Н. Павленко в своей книге «Петр Первый» пишет, что еще Наполеон в 1812 г., готовя общественное мнение к походу на Россию, распространял слухи о секретных мемуарах Петра, в которых-де откровенно излагались его агрессивные по отношению к Европе намерения. Четверть века спустя, в 1836 г., фальшивое Завещание Петра даже было опубликовано. В нем говорилось, что Россия должна непрерывно вести завоевательные войны, конечная цель которых — покорение Европы. В действительности это так называемое Завещание Петра — грубая подделка; специалистами давно установлено, что Петр никогда не писал никаких завещаний. Тем не менее эта подделка вытаскивалась на свет всякий раз, когда недругам России надо было оправдать свои по отношению к России агрессивные замыслы. В 1941 г. после провала блицкрига фашисты в очередной раз пустили в ход это «Завещание», подняв шумную кампанию по поводу того, что большевики стремятся-де выполнить «Завещание Петра Великого» о мировом господстве и т. д. и т. п.1

Итальянские фашисты, подобно германским, также стремились объявить своими духовными предшественниками или даже единомышленниками многих видных деятелей культуры и искусства Италии: поэтов, литераторов, ученых.

В 1924 г. в фашистском журнале «Иерархия» было заявлено, что Б. Кроче — крупнейший итальянский философ — является-де их предшественником и единомышленником. «Конечно, фашисты не могут причислить Кроче к членам своей партии. Но они должны относиться к нему с уважением, как к своему предшественнику.

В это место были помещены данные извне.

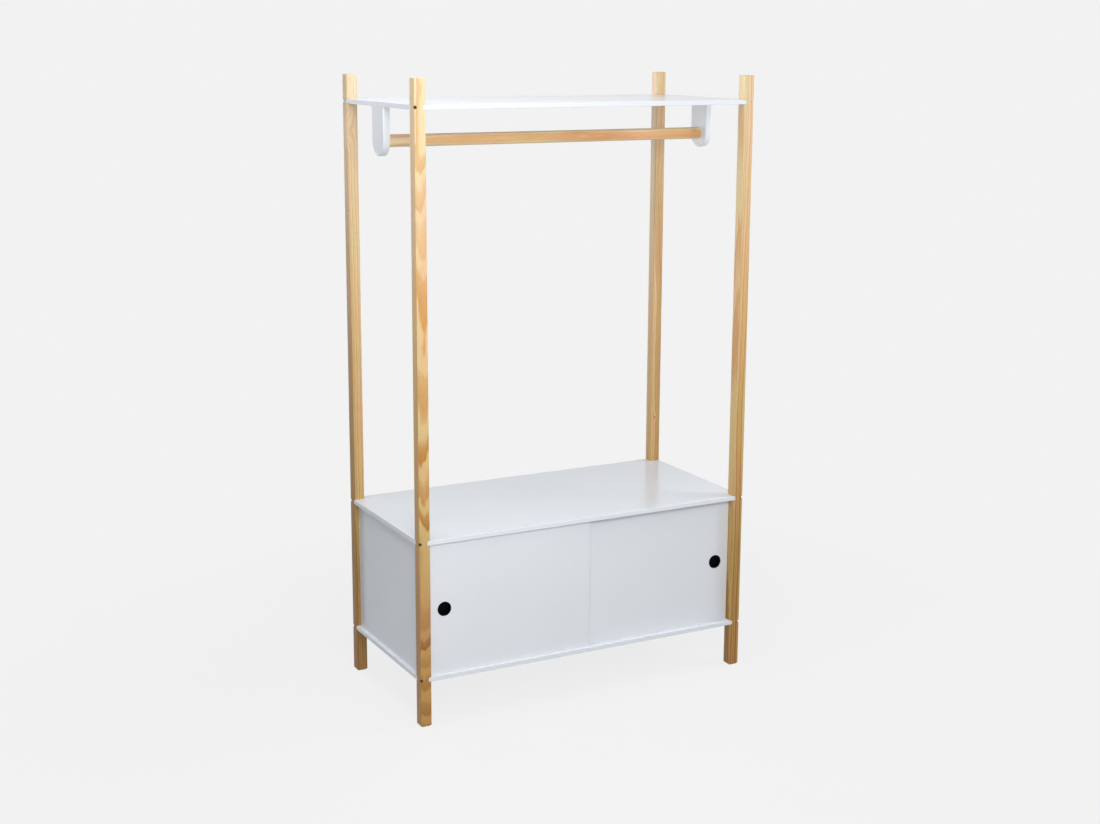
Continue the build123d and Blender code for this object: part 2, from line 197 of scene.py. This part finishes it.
    # the harder summer wood stands a little proud and shines a little more, canals are pits
    relief = add(tree, "Math", {0: summer, 1: 0.6, 2: fibres}, operation="MULTIPLY_ADD").outputs[0]
    pressed = add(tree, "Math", {0: canal, 1: -0.8, 2: relief}, operation="MULTIPLY_ADD").outputs[0]
    bump = add(tree, "Bump", {"Height": pressed, "Strength": 0.5, "Distance": 0.00006}).outputs[0]
    gloss = add(tree, "MapRange", {"Value": summer, "To Min": 0.52, "To Max": 0.42}).outputs[0]
    shader = add(tree, "BsdfPrincipled", {"Base Color": colour, "Roughness": gloss, "IOR": 1.5,
                                          "Normal": bump})
    tree.links.new(shader.outputs[0], surface)
    return material


dress(planed_pine("Planed pine, flamed", (-0.385, -0.132, 0.7), (2.5, 0.2, 0.0), ring=4.5,
                  bow=-25.0, seed=20.0, contrast=1.3, tint="F8F3E7", wander=7.0),
      "post_front_left")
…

Сам того не сознавая и вопреки себе, Кроче является фашистом, и в этом отношении его можно сравнить с теми мудрыми язычниками, которые были христианами, не зная об этом и не поклоняясь должным образом господу»2, — писал этот фашистский журнал. Разумеется, Кроче некоторыми своими поступками и высказываниями компрометировал себя, давал повод фашистам спекулировать его именем. Однако в целом его взгляды и позиции были антифашистскими.